5.5 Limitations and future research

Any conclusions drawn from this study should be considered in light of limitations, which provide avenues for future research. Firstly, the present study focused on understanding DT’s cultural, organizational, and leadership factors, and it was done through interviews with industry and consultant experts. Thus, it probably does not capture all the key factors that may exist, and, as a limitation, the present study could have benefited from more interviews drawn from varied industries, which would allow richer data and an opportunity for more details for the first-order concepts and second-order themes. Future works could (1) include additional variables to test further the validity and usefulness of this research model and (2) test potential relations with DC mechanisms.

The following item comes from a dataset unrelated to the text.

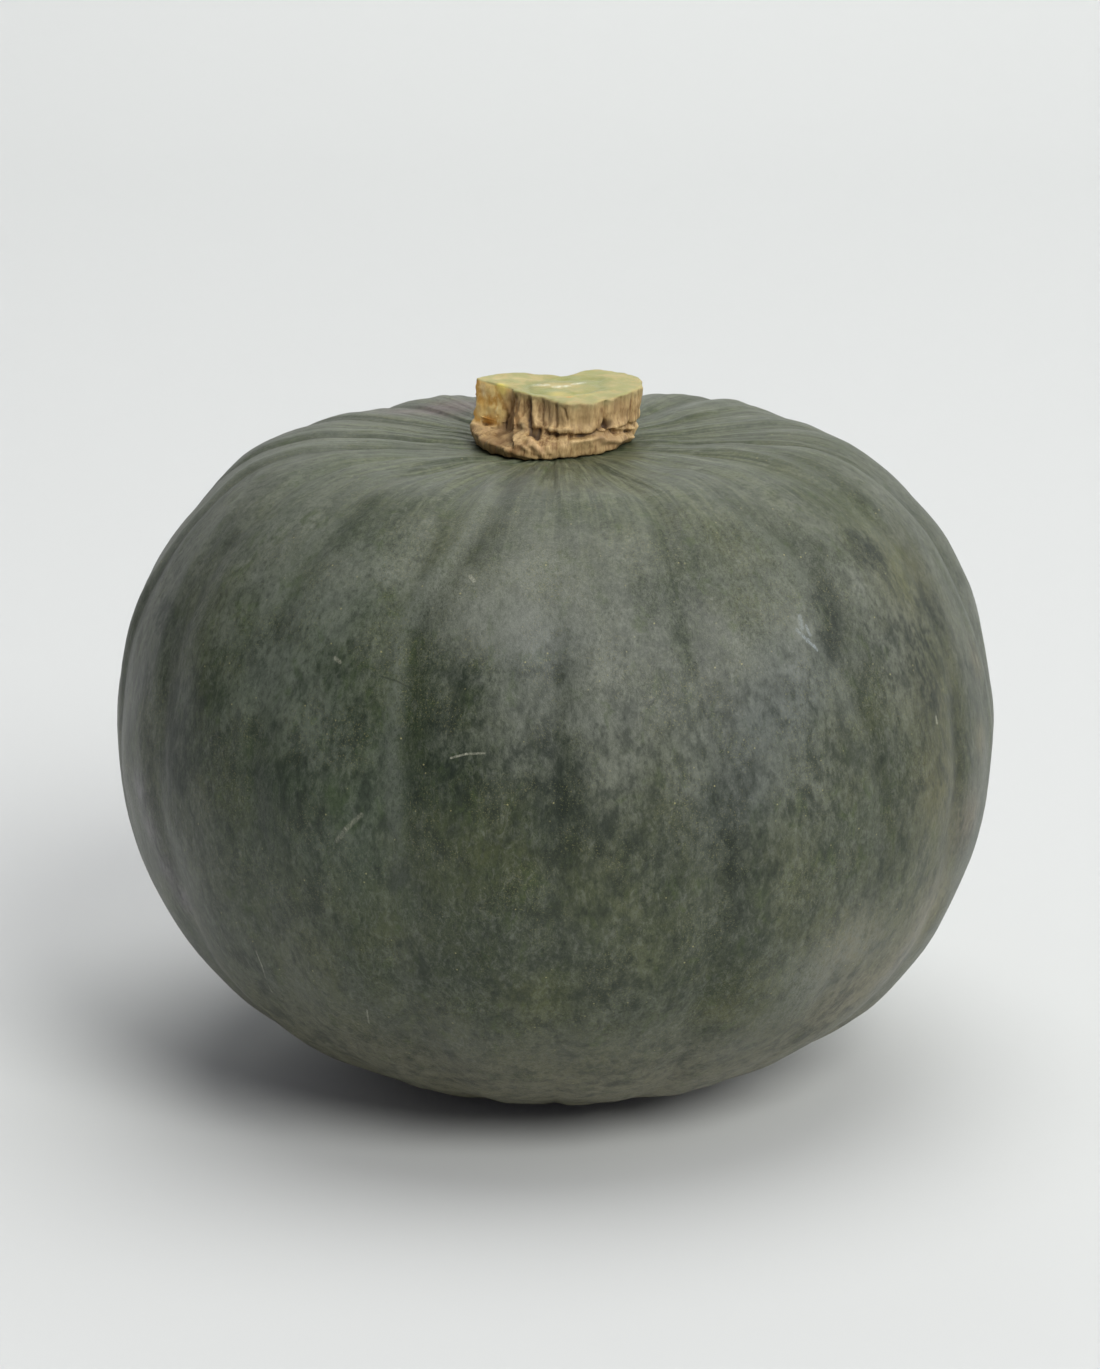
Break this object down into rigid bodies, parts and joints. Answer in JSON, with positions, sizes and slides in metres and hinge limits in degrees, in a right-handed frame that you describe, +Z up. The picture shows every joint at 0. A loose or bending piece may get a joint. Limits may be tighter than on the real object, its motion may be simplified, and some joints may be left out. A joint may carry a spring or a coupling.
{
  "type": "kabocha squash",
  "caption": "Whole squat ribbed squash with a dark green rind and a short corky cut stalk, resting upright on its blossom end.",
  "frame": {"origin": "under the middle of the squash, on the surface that it rests on", "axes": "+Z up along the axis from the blossom end to the stalk, -Y towards the side that the picture shows"},
  "size_m": [0.1802, 0.179, 0.1446],
  "materials": {
    "rind": "satin",
    "cork": "matte"
  },
  "bodies": {
    "root": {"fruit": "rind", "stem": "cork"}
  },
  "joints": []
}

Second, we used a prerequisite to have an adherent sample on both qualitative and quantitative methods, based on Verhoef et al.’s (2021) model (Table 1). From that, we objectively consider organizations with a specific digital maturity, and we captured the performance of DT based on respondents’ perception, which can be biased, although we tried to control it through rigorous analysis and such a prerequisite exam. Future works can work on better ways to understand DT performance and further modify the proposed model.

5.6 Conclusion

Through a six constructs model, this study explored, presented, and discussed how cultural, organizational, and leadership contribute to the DT process in SMEs. This study answered a theoretical call (Matarazzo et al. 2021; Scuotto et al. 2021; Seetharaman 2020; Soluk and Kammerlander 2021; Vaska et al. 2021) and represents a timely and robust orientation to SMEs’ efforts in the DT context. Also, it helps advance the practice and theory by discussing essential aspects of the organizational behavior and information technology fields, such as the development of an innovative culture and the role of leadership in supporting DT.